» **EXERCISE GOAL**:
Extract the data exactly, missing nothing.

» **PROVIDED ENTRIES**:
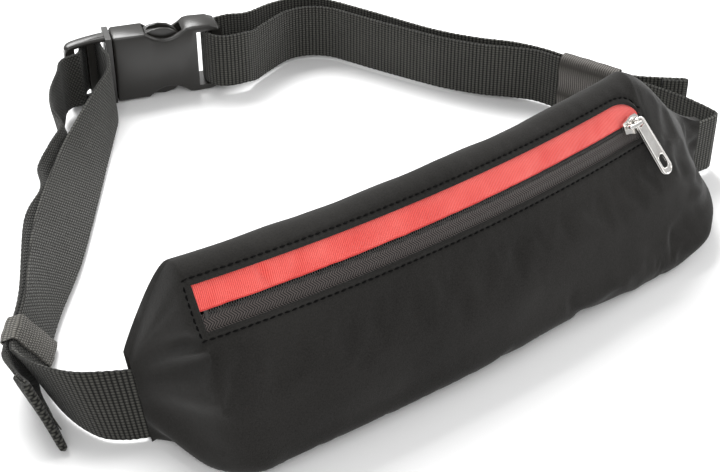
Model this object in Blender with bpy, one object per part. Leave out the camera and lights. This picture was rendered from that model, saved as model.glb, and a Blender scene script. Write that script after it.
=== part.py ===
"""A money belt: a soft pouch with a zip, two webbing straps with elastic keepers, and a side-release buckle.

The belt stands on its lower edges as if round a waist. +X runs along the pouch from its left end to its right
end, +Y runs from the pouch to the buckle at the back, and +Z is up. Lists of points are in millimetres.
"""

import math

import bmesh
import bpy
from mathutils import Matrix, Vector

for old in list(bpy.data.objects):
    bpy.data.objects.remove(old, do_unlink=True)

MM = 0.001
GAP = 0.3

# Pouch
POUCH_LENGTH = 250.0
POUCH_WALL = 0.7
SEAM_HEIGHT = 29.0  # height of the seam at each end, which holds the webbing
SEAM_HALF = 2.35  # half the thickness of that seam, outside
LEFT_SEAM_LEAN = math.radians(20)
RIGHT_SEAM_LEAN = 0.0
FLOOR_SEAM_Y = -6.0
LEFT_TAPER = (15.0, 10.5)  # how far from the end the closing starts, at the floor and at the top
RIGHT_TAPER = (33.0, 34.0, 54.0)  # the same, and how far from the end the top starts to drop
FRONT_FOOT = (-43.5, 0.0, 9.0)  # y, z and corner radius of the section, from the front edge of the floor
FRONT_KNEE_Z, FRONT_KNEE_RADIUS = 33.2, 35.0
TOP_RADIUS = 7.0
BACK_LINE = ((-6.0, 64.0), (3.0, 25.0))  # two points of the straight back
BACK_FOOT = (6.0, 0.0, 8.0)
SEAM_EASE = 0.07  # the back panel starts to close this much later, which leaves room for the webbing's end
TOP_SEAM_GAP = 1.0  # it narrows where the ends close
TOP_ARC_PIECES, TOP_ARC_KEPT = 9, 6  # the rolled top's arc, and how much of it the front panel covers

# Zip: it lies on the face, along an arc about an upright axis behind the pouch
ZIP_RADIUS = 670.0
ZIP_MID_X = -21.0
ZIP_FACE_Y, ZIP_Z = -25.0, 58.5
FACE_LEAN = math.radians(29)
WINDOW_X = (-113.6, 69.8)
WINDOW_A = (-6.0, 9.2)  # down-slope and up-slope edges of the window, from the teeth
TAPE_B = (-2.6, -2.1)  # depths under the fabric's face
COIL_B = (-1.8, -0.6)
RIBBON_B = (-1.8, -1.3)
TAPE_EDGE, TAPE_WIDTH = 1.0, 10.8
COIL_A = (0.95, 2.2)
RIBBON_A = (2.6, 11.8)
COIL_X = (-110.3, 67.6)
STOP_LENGTH = 1.4
SLIDER_X = (58.9, 67.4)
SLIDER_HALF_WIDTH = 3.3
TOP_PLATE_B = (0.5, 1.5)
BOTTOM_PLATE_B = (-3.9, -2.9)
BRIDGE_B = (1.8, 4.6)
TAB_B = (2.25, 3.25)
TAB_LENGTH, TAB_HALF_WIDTH = 25.0, 2.6
TAB_ANGLE = math.radians(-73)  # from the closing direction of the zip, turned down the slope

# Webbing
STRAP_WIDTH = 25.0
STRAP_THICKNESS = 1.4

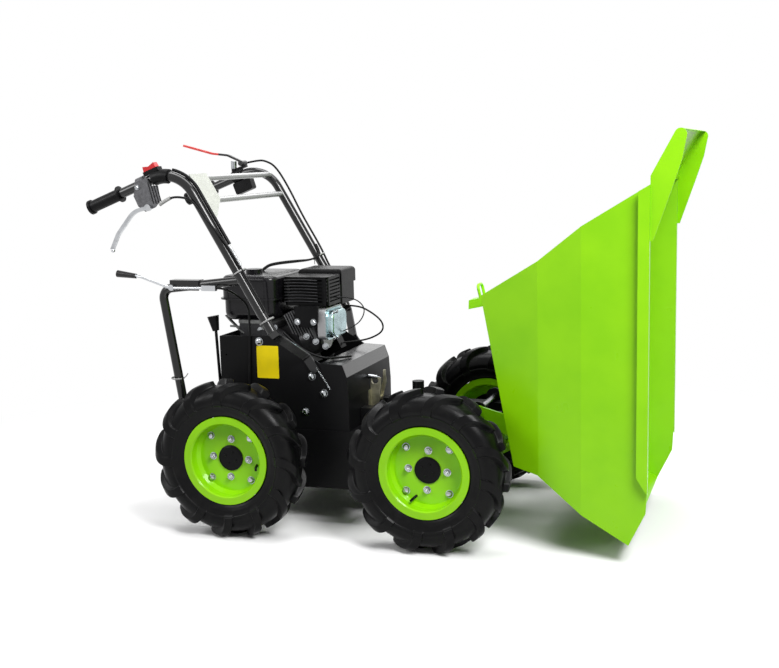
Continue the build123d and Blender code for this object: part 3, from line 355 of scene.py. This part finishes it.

» **WRITTEN ANSWER**:
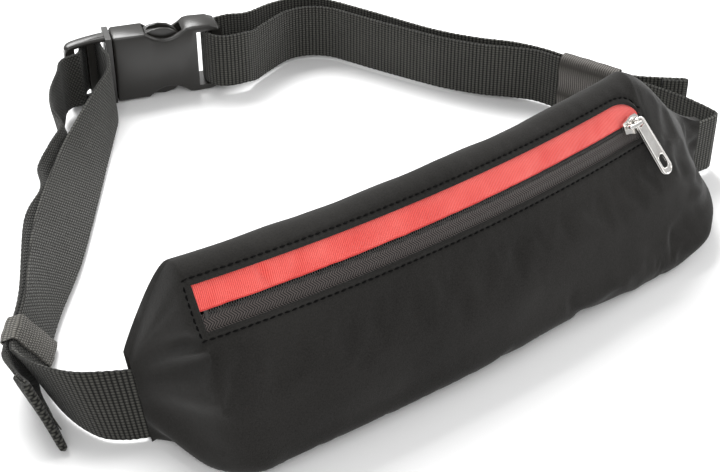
Model this object in Blender with bpy, one object per part. Leave out the camera and lights. This picture was rendered from that model, saved as model.glb, and a Blender scene script. Write that script after it.
=== part.py ===
"""A money belt: a soft pouch with a zip, two webbing straps with elastic keepers, and a side-release buckle.

The belt stands on its lower edges as if round a waist. +X runs along the pouch from its left end to its right
end, +Y runs from the pouch to the buckle at the back, and +Z is up. Lists of points are in millimetres.
"""

import math

import bmesh
import bpy
from mathutils import Matrix, Vector

for old in list(bpy.data.objects):
    bpy.data.objects.remove(old, do_unlink=True)

MM = 0.001
GAP = 0.3

# Pouch
POUCH_LENGTH = 250.0
POUCH_WALL = 0.7
SEAM_HEIGHT = 29.0  # height of the seam at each end, which holds the webbing
SEAM_HALF = 2.35  # half the thickness of that seam, outside
LEFT_SEAM_LEAN = math.radians(20)
RIGHT_SEAM_LEAN = 0.0
FLOOR_SEAM_Y = -6.0
LEFT_TAPER = (15.0, 10.5)  # how far from the end the closing starts, at the floor and at the top
RIGHT_TAPER = (33.0, 34.0, 54.0)  # the same, and how far from the end the top starts to drop
FRONT_FOOT = (-43.5, 0.0, 9.0)  # y, z and corner radius of the section, from the front edge of the floor
FRONT_KNEE_Z, FRONT_KNEE_RADIUS = 33.2, 35.0
TOP_RADIUS = 7.0
BACK_LINE = ((-6.0, 64.0), (3.0, 25.0))  # two points of the straight back
BACK_FOOT = (6.0, 0.0, 8.0)
SEAM_EASE = 0.07  # the back panel starts to close this much later, which leaves room for the webbing's end
TOP_SEAM_GAP = 1.0  # it narrows where the ends close
TOP_ARC_PIECES, TOP_ARC_KEPT = 9, 6  # the rolled top's arc, and how much of it the front panel covers

# Zip: it lies on the face, along an arc about an upright axis behind the pouch
ZIP_RADIUS = 670.0
ZIP_MID_X = -21.0
ZIP_FACE_Y, ZIP_Z = -25.0, 58.5
FACE_LEAN = math.radians(29)
WINDOW_X = (-113.6, 69.8)
WINDOW_A = (-6.0, 9.2)  # down-slope and up-slope edges of the window, from the teeth
TAPE_B = (-2.6, -2.1)  # depths under the fabric's face
COIL_B = (-1.8, -0.6)
RIBBON_B = (-1.8, -1.3)
TAPE_EDGE, TAPE_WIDTH = 1.0, 10.8
COIL_A = (0.95, 2.2)
RIBBON_A = (2.6, 11.8)
COIL_X = (-110.3, 67.6)
STOP_LENGTH = 1.4
SLIDER_X = (58.9, 67.4)
SLIDER_HALF_WIDTH = 3.3
TOP_PLATE_B = (0.5, 1.5)
BOTTOM_PLATE_B = (-3.9, -2.9)
BRIDGE_B = (1.8, 4.6)
TAB_B = (2.25, 3.25)
TAB_LENGTH, TAB_HALF_WIDTH = 25.0, 2.6
TAB_ANGLE = math.radians(-73)  # from the closing direction of the zip, turned down the slope

# Webbing
STRAP_WIDTH = 25.0
STRAP_THICKNESS = 1.4

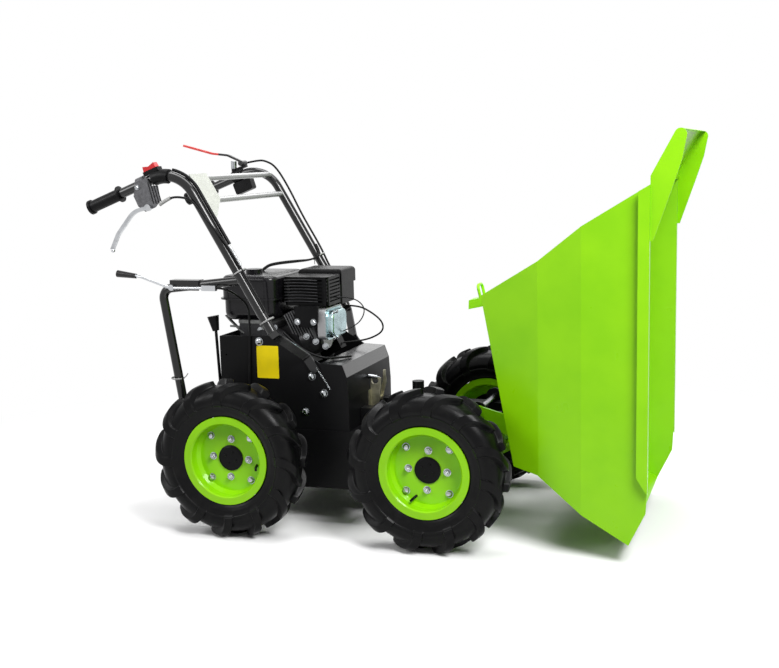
Continue the build123d and Blender code for this object: part 3, from line 355 of scene.py. This part finishes it.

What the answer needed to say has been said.